EXERCISE: Which lines contain the word "objects"? Return each of them as written.

* Begin *

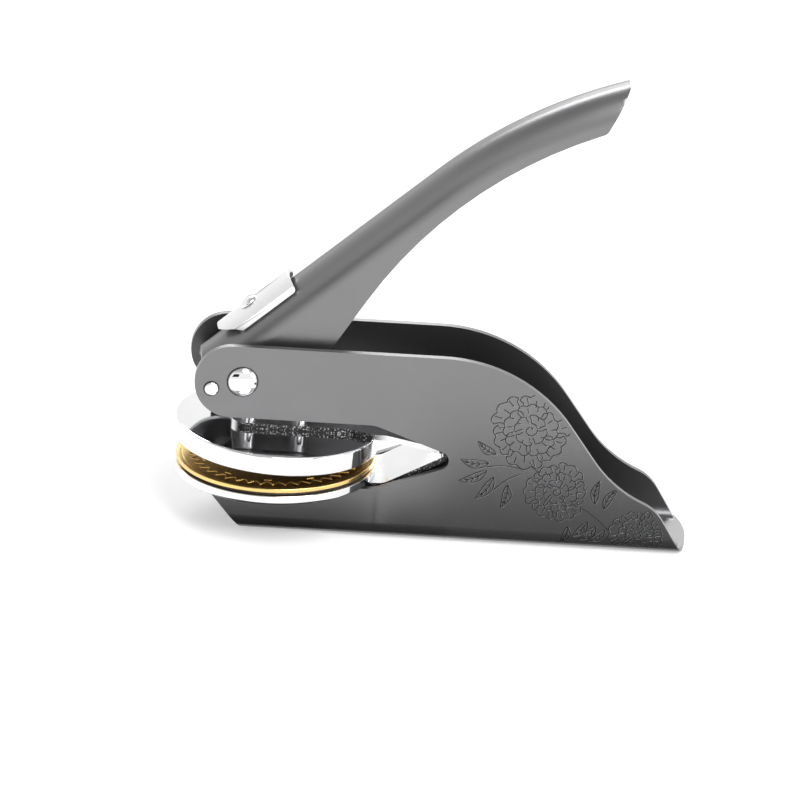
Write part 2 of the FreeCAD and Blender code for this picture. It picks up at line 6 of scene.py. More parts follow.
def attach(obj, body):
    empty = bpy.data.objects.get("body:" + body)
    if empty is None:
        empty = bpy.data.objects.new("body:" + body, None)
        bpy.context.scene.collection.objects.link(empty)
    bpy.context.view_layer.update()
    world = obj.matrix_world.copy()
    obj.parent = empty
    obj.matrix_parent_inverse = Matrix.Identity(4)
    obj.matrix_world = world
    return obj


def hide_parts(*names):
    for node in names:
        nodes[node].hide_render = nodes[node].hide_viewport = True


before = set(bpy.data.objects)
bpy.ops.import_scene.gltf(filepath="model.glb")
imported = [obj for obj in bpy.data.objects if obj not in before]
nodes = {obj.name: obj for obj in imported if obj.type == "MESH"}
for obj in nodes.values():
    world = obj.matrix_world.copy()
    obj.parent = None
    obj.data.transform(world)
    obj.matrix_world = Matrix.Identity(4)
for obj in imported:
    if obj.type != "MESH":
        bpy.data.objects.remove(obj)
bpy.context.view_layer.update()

* End *

THE OUTPUT:
    empty = bpy.data.objects.get("body:" + body)
        empty = bpy.data.objects.new("body:" + body, None)
        bpy.context.scene.collection.objects.link(empty)
before = set(bpy.data.objects)
imported = [obj for obj in bpy.data.objects if obj not in before]
        bpy.data.objects.remove(obj)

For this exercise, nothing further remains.